Privacy by exception feeds into this uncertainty. Each exception raises questions. Why was privacy used here and not there? Who approved it? Was it appropriate? Over time, exceptions become liabilities. They draw more scrutiny than the behavior they were meant to protect.
A system that treats privacy as foundational avoids some of that. Not all. But some. Disclosure becomes something you do intentionally, under rules, rather than something you explain retroactively. Auditability becomes targeted. Settlement becomes routine again, not performative.
This doesn’t mean such systems are inherently safer. They can fail in quieter ways. Governance around access can be mishandled. Jurisdictional differences can create friction. Bad actors can exploit opacity if controls are weak. Privacy by design is not a shield; it’s a responsibility.

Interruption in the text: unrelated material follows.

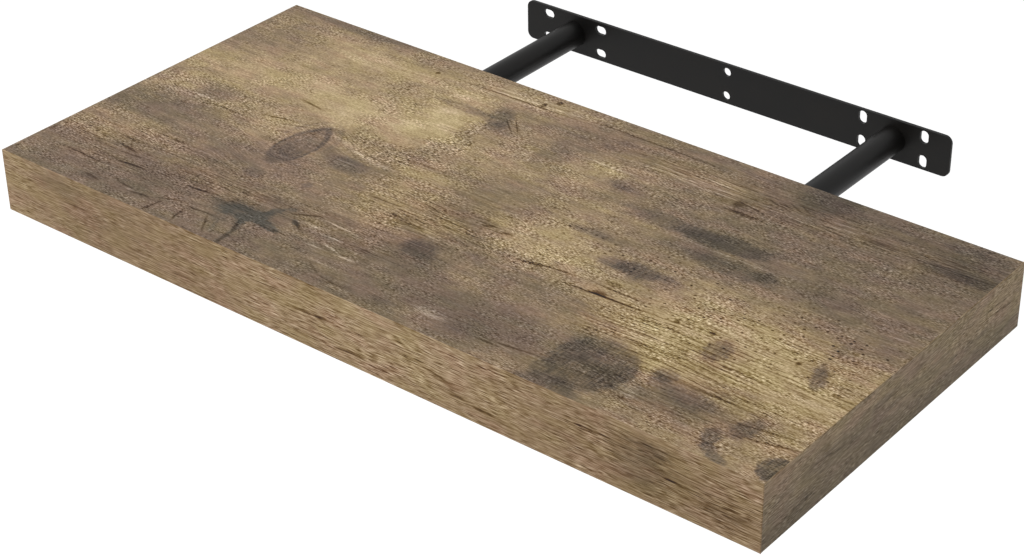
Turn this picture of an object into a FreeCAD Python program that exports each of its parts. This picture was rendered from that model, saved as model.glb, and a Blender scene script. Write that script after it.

Failure here is rarely dramatic. It’s slow erosion. Builders lose confidence. Partners hesitate. Regulators ask harder questions. Eventually, the system is bypassed rather than attacked. That’s how most infrastructure dies.
If something like this works, it won’t be because it convinced people of a new ideology. It will be because it removed a category of anxiety. Developers building consumer products without worrying about permanent behavioral leakage. Brands experimenting without exposing strategy. Institutions settling value without narrating their internal operations to the public. Regulators able to inspect without surveilling.
That’s a narrow audience at first. It always is. Infrastructure earns trust incrementally. It works until it doesn’t, and then people decide whether to stay.
Privacy by design doesn’t promise fewer failures. It promises that failures stay proportional. That mistakes don’t become scandals by default. That systems can absorb human behavior without punishing it.
In regulated finance—and in consumer systems that sit uncomfortably close to it—that’s not a luxury. It’s how things keep running.